Ces priorités ne sont pas un programme européen mais elles constituent l’orientation politique sur laquelle le PCF entend construire une liste de large rassemblement. Nous portons l’ambition de faire entendre une voix forte au Parlement européen et contribuer à l’avenir du groupe « The Left », selon des modalités de fonctionnement confédérales.

Pour lancer la constitution de cette liste, nous décidons de :

• Désigner Léon Deffontaines comme tête de liste. Cette proposition sera soumise au vote des communistes, du 9 au 12 novembre.

• D’engager un dialogue avec les forces progressistes, avec toutes celles et tous ceux qui, actrices et acteurs du mouvement social, de la culture et de l’émancipation, souhaitent s’engager sur ces bases politiques et porter au Parlement européen les revendications du monde du travail et de la création.

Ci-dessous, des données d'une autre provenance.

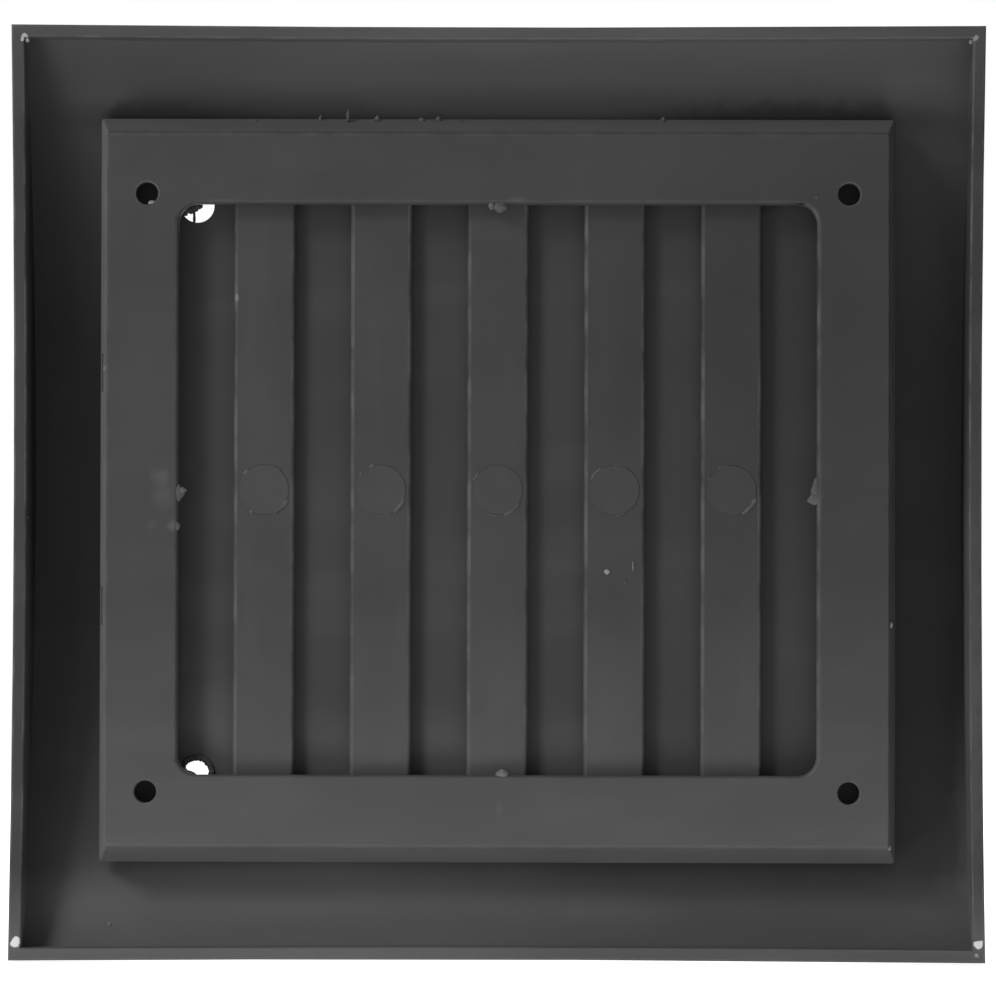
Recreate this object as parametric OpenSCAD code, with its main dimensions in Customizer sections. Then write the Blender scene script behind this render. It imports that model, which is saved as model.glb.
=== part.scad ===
// Plastic vent grille with a bow-fronted cover, a five-bar louvre plate and a clip-on mounting frame.
// Millimetres. X runs across, Z up, and Y from the wall (Y = 0) towards the room.
// The origin is the centre of the four screw holes, on the wall plane.

/* [Louvre bars] */
// Number of upright bars
bar_count = 5; // [3:1:8]
// Distance from one bar to the next
bar_pitch = 18; // [15:0.5:22]
// Width of one bar
bar_w = 9.4; // [6:0.1:11]
// Thickness of a bar
bar_t = 1.5; // [1.2:0.1:1.8]
// Rounding of a bar's two rear edges
bar_edge_r = 0.7; // [0.3:0.1:1]
// Clear gap between an outer bar and the side of the opening
side_gap = 8.4; // [5:0.1:12]
// Distance from an ejector pin's mark to the edges of its bar
ejector_margin = 0.9; // [0.4:0.1:1.5]
// Height of the ejector pin marks
ejector_rise = 0.12; // [0.05:0.01:0.25]

/* [Mounting frame] */
// Height of the frame's opening
opening_h = 87.8; // [60:1:140]
// Corner radius of the opening
opening_r = 3; // [1:0.5:8]
// Width of the frame's face beside the opening
side_band = 11.1; // [9:0.1:16]
// Width of the frame's face above and below the opening
end_band = 11; // [9:0.1:16]
// Thickness of the frame's face
frame_t = 2.5; // [2:0.1:3]
// Depth of the frame's skirt from the wall
skirt_depth = 7; // [6.5:0.1:8]
// How far the skirt's sides spread on their way to the front
side_draft = 1.3; // [0.5:0.1:2.5]
// How far the skirt's top and bottom spread on their way to the front
end_draft = 2.6; // [0.5:0.1:3]
// Wall of the skirt
skirt_wall = 1.6; // [1.2:0.1:2]
// Height of the frame's centre above the screw holes' centre
frame_rise = 0.5; // [0:0.1:2]
// Diameter of the screw holes
screw_d = 3.4; // [3:0.1:4.5]
// Distance of the screw holes from the sides of the frame's face
screw_inset_x = 6.2; // [5.5:0.1:8]
// Distance of the screw holes from the ends of the frame's face, before the rise
screw_inset_z = 8.9; // [6:0.1:11]
// Diameter left free for a screw's head
head_d = 7; // [6:0.5:8]

/* [Cover] */
// Clear channel between the skirt and the cover's sides
side_channel = 11.5; // [6:0.1:25]
// Clear channel between the skirt and the cover's top and bottom
end_channel = 12.5; // [9:0.1:25]
// Wall of the cover's rim
rim_wall = 2; // [1.6:0.1:3]
// Thickness of the bowed front
front_wall = 2; // [1.5:0.1:2.6]
// Depth of the cover at the crown of its bow
crown_depth = 19; // [17:0.5:26]
// Depth of the cover at its top and bottom edges
edge_depth = 6.5; // [5:0.5:9]
// Rounding of the front's two side edges
front_edge_r = 2; // [1:0.1:3]
// Chamfer of the front's top and bottom edges
end_chamfer = 1.2; // [0.5:0.1:1.6]
// Inward bow of the two sides, left by the moulding's shrinkage
side_bow = 0.65; // [0:0.05:1]
// Inward bow of the top and bottom
end_bow = 0.35; // [0:0.05:1]
// Wall of the collar that carries the louvre plate
collar_wall = 1.8; // [1.4:0.1:2.4]
// Thickness of the slotted front panel
panel_t = 1.8; // [1.2:0.1:2.4]
// How far each bar covers the panel on either side of its slot
slot_cover = 1.2; // [0.5:0.1:1.5]
// How far a slot stops short of the opening's top and bottom
slot_stop = 1.9; // [0:0.1:6]
// Diameter of the two weep holes
weep_d = 5.2; // [3:0.1:6]
// Distance of the weep holes from the side of the opening
weep_inset = 2.6; // [1.5:0.1:5]

/* [Fit] */
// Clearance between pieces that drop into each other
fit_gap = 0.3; // [0.2:0.05:0.5]
// Air gap between the bars and the slotted panel
air_gap = 1.2; // [0.8:0.1:2]
// Height of the clips above and below the frame's centre
clip_z = 18; // [10:1:25]
// Width of a clip's hook
clip_w = 5; // [3:0.5:8]

/* [Hidden] */
$fn = 96;
bow_fn = 360;
bow_steps = 12;
eps = 0.01;

bars_span = (bar_count - 1) * bar_pitch;
opening_w = bars_span + bar_w + 2 * side_gap;
face_w = opening_w + 2 * side_band;
face_h = opening_h + 2 * end_band;
skirt_w = face_w + 2 * side_draft;
skirt_h = face_h + 2 * end_draft;
cover_w = skirt_w + 2 * side_channel + 2 * rim_wall;
cover_h = skirt_h + 2 * end_channel + 2 * rim_wall;
screw_x = face_w / 2 - screw_inset_x;
screw_z = face_h / 2 - screw_inset_z;

// The skirt's spread at the back of the frame's face sets how wide the collar may be
side_spread = side_draft * frame_t / skirt_depth;
end_spread = end_draft * frame_t / skirt_depth;
collar_w = face_w + 2 * (side_spread - skirt_wall - fit_gap);
collar_h = face_h + 2 * (end_spread - skirt_wall - fit_gap);
well_w = collar_w - 2 * collar_wall;
well_h = collar_h - 2 * collar_wall;
plate_w = well_w - 2 * fit_gap;
plate_h = well_h - 2 * fit_gap;

// Depths of the stacked layers, counted from the wall
bar_y = frame_t + fit_gap;
seat_y = bar_y + bar_t;
panel_y = seat_y + air_gap;
seat_w = 2.2;

// The bars run on this far behind the frame before they meet their rails
rail_hide = 3.5;
gap_h = opening_h + 2 * rail_hide;
slot_w = bar_w - 2 * slot_cover;
slot_l = opening_h - 2 * slot_stop;
ejector_d = bar_w - 2 * ejector_margin;

// The bow is a cylinder about an axis along X
bow_rise = crown_depth - edge_depth;
bow_r = (pow(cover_h / 2, 2) + pow(bow_rise, 2)) / (2 * bow_rise);
// Cosine of the bow's slope at its top and bottom edges
chamfer_run = sqrt(1 - pow(cover_h / 2 / bow_r, 2));

clip_play = 0.4;
hook_y = frame_t + (skirt_depth - frame_t) / 2;
hook_t = 1.8;
hook_tip = 0.6;
hook_x = face_w / 2 + side_draft * hook_y / skirt_depth - clip_play;

function bar_x(i) = (i - (bar_count - 1) / 2) * bar_pitch;
function shrink(t, bow) = bow * (1 - t * t);
function ramp(i) = 2 * i / bow_steps - 1;

// The rim's outline, each side a shallow parabola that sinks towards its middle
function outline(w, h) = concat(
    [for (i = [0:bow_steps - 1]) [w / 2 - shrink(ramp(i), side_bow), ramp(i) * h / 2]],
    [for (i = [0:bow_steps - 1]) [-ramp(i) * w / 2, h / 2 - shrink(ramp(i), end_bow)]],
    [for (i = [0:bow_steps - 1]) [-w / 2 + shrink(ramp(i), side_bow), -ramp(i) * h / 2]],
    [for (i = [0:bow_steps - 1]) [ramp(i) * w / 2, -h / 2 + shrink(ramp(i), end_bow)]]
);

// Extrudes a shape drawn in X and Z from one depth to another
module slab(from_y, to_y) {
    translate([0, to_y, 0])
        rotate([90, 0, 0])
            linear_extrude(height = to_y - from_y) children();
}

module rounded_square(w, h, r) {
    square([w - 2 * r, h], center = true);
    square([w, h - 2 * r], center = true);
    for (sx = [-1, 1], sy = [-1, 1])
        translate([sx * (w / 2 - r), sy * (h / 2 - r)]) circle(r = r);
}

// Solid under the bow, with its two side edges rounded
module bow(r, w, edge_r) {
    translate([0, crown_depth - bow_r, 0])
        rotate([0, 90, 0])
            rotate_extrude($fn = bow_fn)
                intersection() {
                    rounded_square(2 * r, w, edge_r);
                    translate([0, -w / 2]) square([r, w]);
                }
}

// Height of the chamfers' shared slope at the given depth
function chamfer_z(y) = cover_h / 2
    - (y - edge_depth + end_chamfer) * chamfer_run / (1 + cover_h / 2 / bow_r);

// Everything behind the two chamfers
module chamfered_ends() {
    front_y = crown_depth + 1;
    translate([-cover_w, 0, 0])
        rotate([90, 0, 90])
            linear_extrude(height = 2 * cover_w)
                polygon([
                    [-1, -cover_h / 2],
                    [edge_depth - end_chamfer, -cover_h / 2],
                    [front_y, -chamfer_z(front_y)],
                    [front_y, chamfer_z(front_y)],
                    [edge_depth - end_chamfer, cover_h / 2],
                    [-1, cover_h / 2]
                ]);
}

module outer_body() {
    intersection() {
        slab(0, crown_depth + 1) polygon(outline(cover_w, cover_h));
        bow(bow_r, cover_w, front_edge_r);
        chamfered_ends();
    }
}

module inner_space() {
    intersection() {
        slab(-1, crown_depth) polygon(outline(cover_w - 2 * rim_wall, cover_h - 2 * rim_wall));
        bow(bow_r - front_wall, cover_w, eps);
    }
}

// Everything carried on the frame's centre is lifted with it
module lifted() {
    translate([0, 0, frame_rise]) children();
}

module collar() {
    lifted()
        slab(frame_t, crown_depth) difference() {
            square([collar_w, collar_h], center = true);
            square([well_w, well_h], center = true);
        }
}

// Two ledges that carry the louvre plate's rails
module seats() {
    lifted()
        slab(seat_y, panel_y + eps) difference() {
            square([well_w + eps, well_h + eps], center = true);
            square([well_w + 1, well_h - 2 * seat_w], center = true);
        }
}

module slotted_panel() {
    lifted()
        slab(panel_y, panel_y + panel_t) difference() {
            square([well_w + eps, well_h + eps], center = true);
            for (i = [0:bar_count - 1])
                translate([bar_x(i), 0]) rounded_square(slot_w, slot_l, slot_w / 2 - eps);
            for (s = [-1, 1])
                translate([weep_inset - opening_w / 2, s * opening_h / 2]) circle(d = weep_d);
        }
}

// Hook on the collar's side, sloped towards the wall and square towards the room
module hook() {
    translate([0, 0, -clip_w / 2])
        linear_extrude(height = clip_w)
            polygon([
                [collar_w / 2 - eps, hook_y - hook_t / 2],
                [hook_x, hook_y + hook_t / 2 - hook_tip],
                [hook_x, hook_y + hook_t / 2],
                [collar_w / 2 - eps, hook_y + hook_t / 2]
            ]);
}

module at_clips() {
    lifted()
        for (side = [0, 1], s = [-1, 1])
            mirror([side, 0, 0]) translate([0, 0, s * clip_z]) children();
}

module at_screws() {
    for (sx = [-1, 1], sz = [-1, 1])
        translate([sx * screw_x, 0, sz * screw_z]) rotate([-90, 0, 0]) children();
}

module head_pockets() {
    translate([0, frame_t - 1, 0])
        at_screws() cylinder(d = head_d, h = panel_y - frame_t + 1);
}

module cover() {
    color("#3d3f40") difference() {
        union() {
            difference() {
                outer_body();
                inner_space();
                lifted() slab(-1, crown_depth + 1) square([well_w, well_h], center = true);
            }
            intersection() {
                collar();
                outer_body();
            }
            seats();
            slotted_panel();
            at_clips() hook();
        }
        head_pockets();
    }
}

// Section of a bar, its rear face towards the wall
module bar_profile() {
    translate([-bar_w / 2, bar_edge_r]) square([bar_w, bar_t - bar_edge_r]);
    translate([bar_edge_r - bar_w / 2, 0]) square([bar_w - 2 * bar_edge_r, bar_t]);
    for (s = [-1, 1])
        translate([s * (bar_w / 2 - bar_edge_r), bar_edge_r]) circle(r = bar_edge_r);
}

module bar() {
    translate([0, bar_y, -gap_h / 2 - eps])
        linear_extrude(height = gap_h + 2 * eps) bar_profile();
    slab(bar_y - ejector_rise, bar_y + bar_t / 2) circle(d = ejector_d);
}

// Upright bars between a top and a bottom rail
module louvre_plate() {
    color("#434546") difference() {
        lifted() {
            slab(bar_y, seat_y) difference() {
                square([plate_w, plate_h], center = true);
                square([plate_w + 1, gap_h], center = true);
            }
            for (i = [0:bar_count - 1])
                translate([bar_x(i), 0, 0]) bar();
        }
        head_pockets();
    }
}

// Block whose four sides spread from its rear face to its front edge
module spread_block(w, h, side, end, from_y, to_y) {
    intersection() {
        translate([0, 0, -h])
            linear_extrude(height = 2 * h)
                polygon([
                    [-w / 2, from_y],
                    [w / 2, from_y],
                    [w / 2 + side, to_y],
                    [-w / 2 - side, to_y]
                ]);
        translate([-w, 0, 0])
            rotate([90, 0, 90])
                linear_extrude(height = 2 * w)
                    polygon([
                        [from_y, -h / 2],
                        [to_y, -h / 2 - end],
                        [to_y, h / 2 + end],
                        [from_y, h / 2]
                    ]);
    }
}

module mounting_frame() {
    inner_w = face_w + 2 * (side_spread - skirt_wall);
    inner_h = face_h + 2 * (end_spread - skirt_wall);
    over = 1 + frame_t / skirt_depth;
    color("#484a4b") difference() {
        lifted() spread_block(face_w, face_h, side_draft, end_draft, 0, skirt_depth);
        lifted() spread_block(inner_w, inner_h, (side_draft - side_spread) * over,
            (end_draft - end_spread) * over, frame_t, frame_t + (skirt_depth - frame_t) * over);
        lifted() slab(-1, frame_t + 1) rounded_square(opening_w, opening_h, opening_r);
        translate([0, -1, 0]) at_screws() cylinder(d = screw_d, h = frame_t + 2);
        at_clips()
            translate([collar_w / 2 - 1, hook_y - hook_t / 2 - clip_play, -clip_w / 2 - clip_play])
                cube([skirt_wall + side_draft + 3, hook_t + 2 * clip_play, clip_w + 2 * clip_play]);
    }
}

cover();
louvre_plate();
mounting_frame();
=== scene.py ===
import bpy
import bmesh
import math
import random
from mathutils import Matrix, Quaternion, Vector


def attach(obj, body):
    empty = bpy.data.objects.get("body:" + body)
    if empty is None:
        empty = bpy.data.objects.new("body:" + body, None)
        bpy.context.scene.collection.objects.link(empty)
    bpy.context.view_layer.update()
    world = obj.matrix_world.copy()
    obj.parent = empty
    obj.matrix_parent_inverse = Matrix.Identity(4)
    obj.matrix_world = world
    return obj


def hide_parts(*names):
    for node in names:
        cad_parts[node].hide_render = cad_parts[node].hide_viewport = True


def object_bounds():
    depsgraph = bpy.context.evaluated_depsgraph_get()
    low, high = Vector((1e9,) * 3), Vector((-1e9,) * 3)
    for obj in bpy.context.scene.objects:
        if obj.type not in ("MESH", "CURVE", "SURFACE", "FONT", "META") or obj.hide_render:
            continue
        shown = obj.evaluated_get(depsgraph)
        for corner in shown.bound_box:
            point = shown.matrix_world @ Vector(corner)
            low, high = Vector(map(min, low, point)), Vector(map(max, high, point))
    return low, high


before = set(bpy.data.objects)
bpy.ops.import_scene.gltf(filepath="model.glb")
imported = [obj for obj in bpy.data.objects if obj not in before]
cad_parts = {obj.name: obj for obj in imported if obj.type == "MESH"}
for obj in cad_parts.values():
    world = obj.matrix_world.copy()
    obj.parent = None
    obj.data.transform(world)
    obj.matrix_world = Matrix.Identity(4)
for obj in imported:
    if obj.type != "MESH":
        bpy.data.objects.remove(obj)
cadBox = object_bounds()
print("grille loaded from the packed model")

mm = 0.001

# camera: square on to the back of the grille, a little low
cameraView = {
    "distance": 0.95,        # metres from the wall plane
    "toTheRight": 0.44,      # degrees
    "below": 1.1,            # degrees
    "roll": 0.14,            # degrees
    "aim": (0.10, 0.0, -1.1),    # mm, the middle of the picture on the wall plane
    "pictureHeight": 153.6,  # mm of the wall plane that the picture's height takes in
    "sensor": 36,            # mm
    "clip": (0.05, 20),      # metres
}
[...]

• Mettre en place un comité de campagne, avec Ian Brossat comme directeur de campagne, ainsi qu’un comité de soutien.

• Lancer une campagne contre la vie chère et l’austérité, pour l’emploi, l’augmentation des salaires et des retraites. Cette campagne s’appuiera notamment sur le renforcement des services publics et le développement des pré-recrutements dans la fonction publique.

• Fixer un point d’étape aux CN du 19 novembre et du 9 décembre sur le déploiement de notre campagne, la constitution du programme et l’élaboration de la liste.